Similarly, in Callo-Claridad v. Esteban, we have stated that a petition for review under Rule 43 of the Rules of Court cannot be brought to assail the Secretary of Justice's resolution dismissing a complaint for lack of probable cause since this is an "essentially executive function":

A petition for review under Rule 43 is a mode of appeal to be taken only to review the decisions, resolutions or awards by the quasi-judicial officers, agencies or bodies, particularly those specified in Section 1 of Rule 43. In the matter before us, however, the Secretary of Justice was not an officer performing a quasi-judicial function. In reviewing the findings of the OCP of Quezon City on the matter of probable cause, the Secretary of Justice performed an essentially executive function to determine whether the crime alleged against the respondents was committed, and whether there was 'probable cause to believe that the respondents _were guilty thereof.

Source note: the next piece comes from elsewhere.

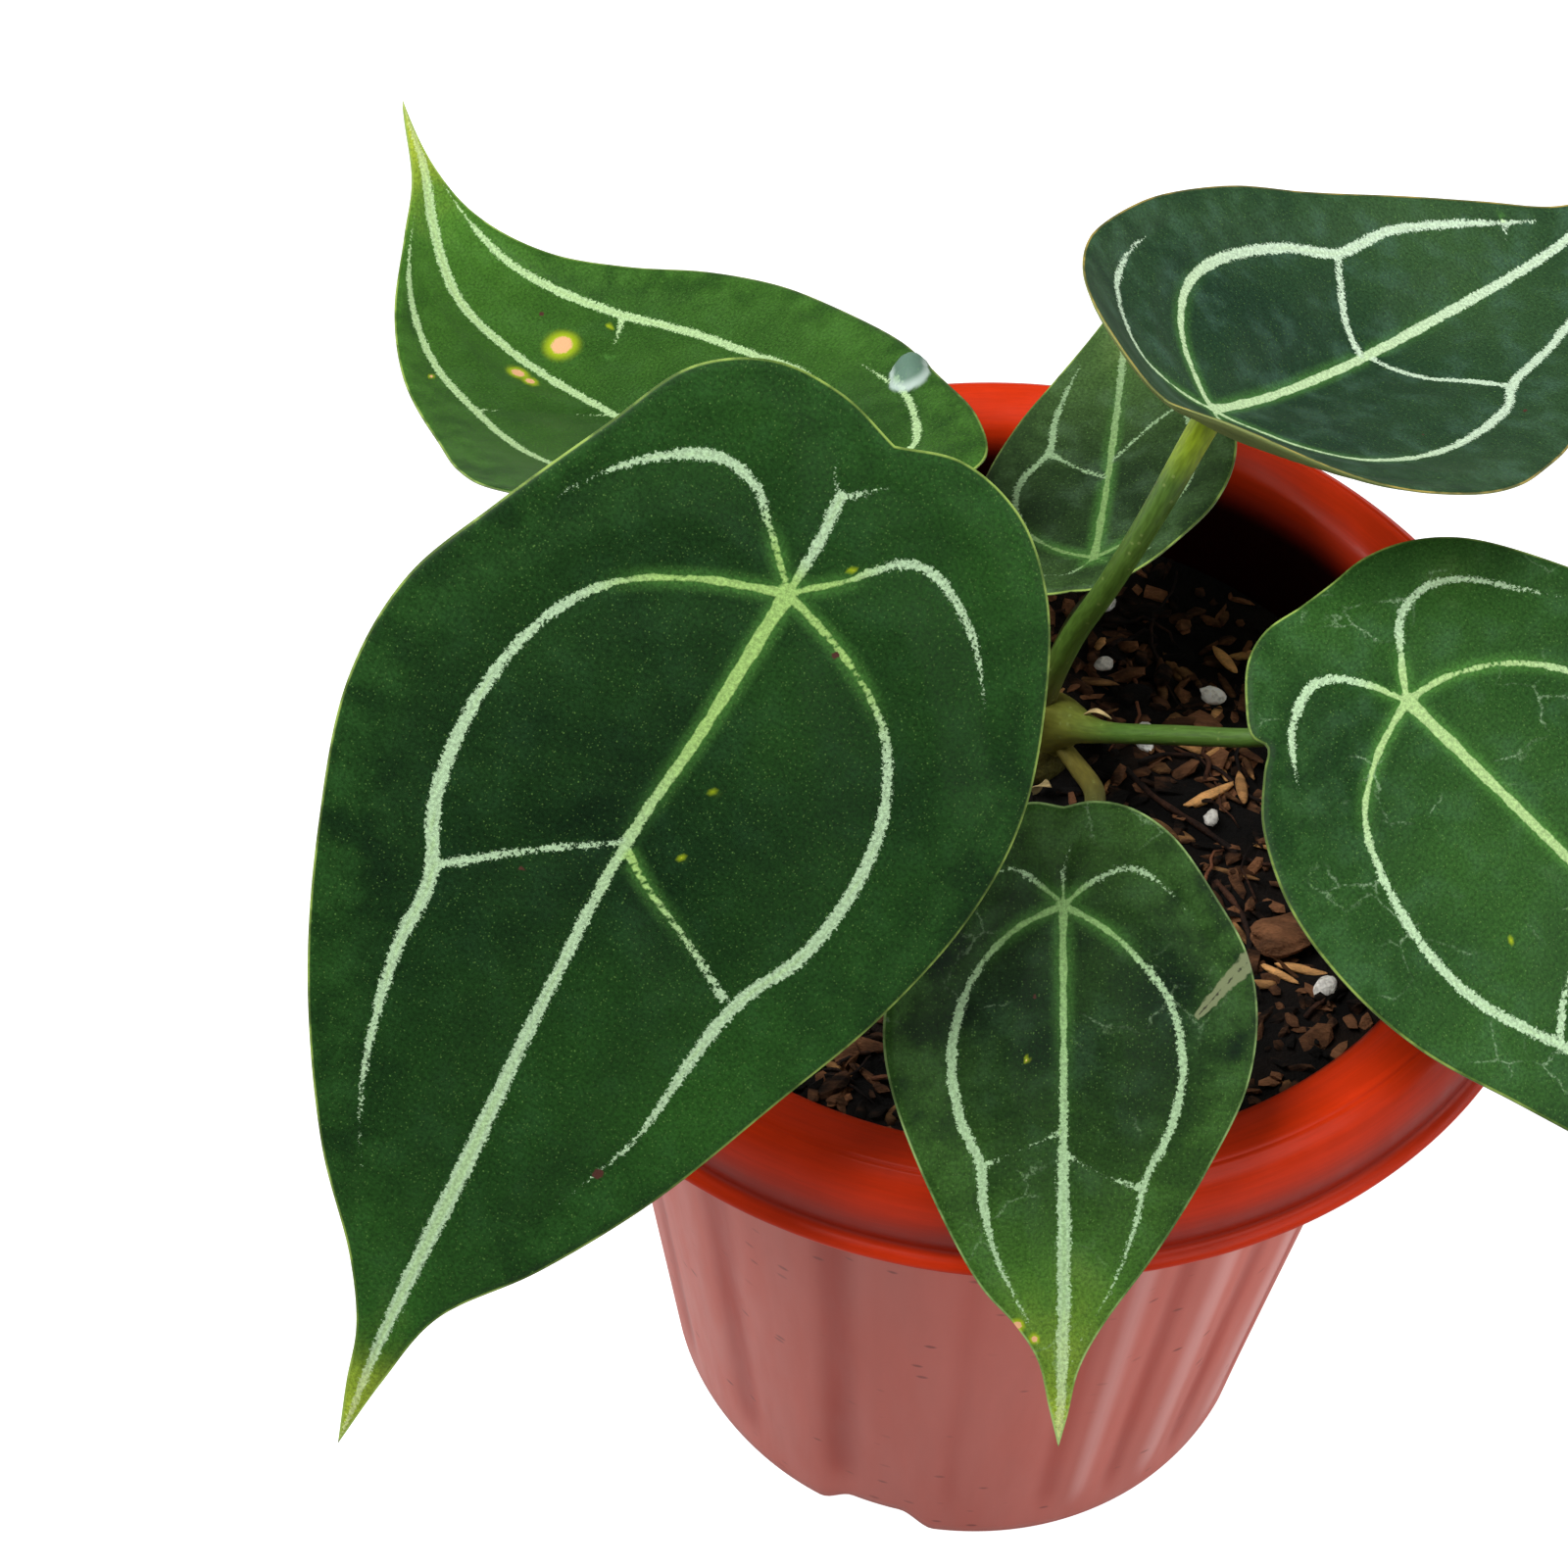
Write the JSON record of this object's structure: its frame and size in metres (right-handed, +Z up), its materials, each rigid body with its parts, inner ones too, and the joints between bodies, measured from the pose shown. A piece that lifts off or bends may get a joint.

A writ of prohibition, on the other hand, is directed against "the proceedings of any tribunal, corporation, board, officer or person, whether exercising judicial, quasi-judicial or ministerial functions." The Department of Justice is not a court of law and its officers do not perform quasi-judicial functions. The Secretary of Justice's review of the resolutions of prosecutors is also not a ministerial function.

An act is considered ministerial if "an officer or tribunal performs in the context of a given set of facts, in a prescribed manner and without regard for the exercise of his or its own judgment, upon the propriety or impropriety of the act done." In contrast, an act is considered discretionary "[i]f the law imposes a duty upon a public officer, and gives him the right to decide how or when the duty shall be performed." Considering that "full discretionary authority has been delegated to the executive branch in the determination of probable cause during a preliminary investigation," the functions of the prosecutors and the Secretary of Justice are not ministerial.

However, even when an administrative agency does not perform a judicial, quasi-judicial, or ministerial function, the Constitution mandates the exercise of judicial review when there is an allegation of grave abuse of discretion. In Auto Prominence Corporation v. Winterkorn:

In ascertaining whether the Secretary of Justice committed grave abuse of discretion amounting to lack or excess of jurisdiction in his determination of the existence of probable cause, the party seeking the writ of certiorari must be able to establish that the Secretary of Justice exercised his executive power in an arbitrary and despotic manner, by reason of passion or personal hostility, and the abuse of discretion must be so patent and gross as would amount to an evasion or to a unilateral refusal to perform the duty enjoined or to act in contemplation of law. Grave abuse of discretion is not enough; it must amount to lack or excess of jurisdiction. Excess of jurisdiction signifies that he had jurisdiction over the case, but (he) transcended the same or acted without authority.

Therefore, any question on whether the Secretary of Justice committed grave abuse of discretion amounting to lack or excess of jurisdiction in affirming, reversing, or modifying the resolutions of prosecutors may be the subject of a petition for certiorari under Rule 65 of the Rules of Court.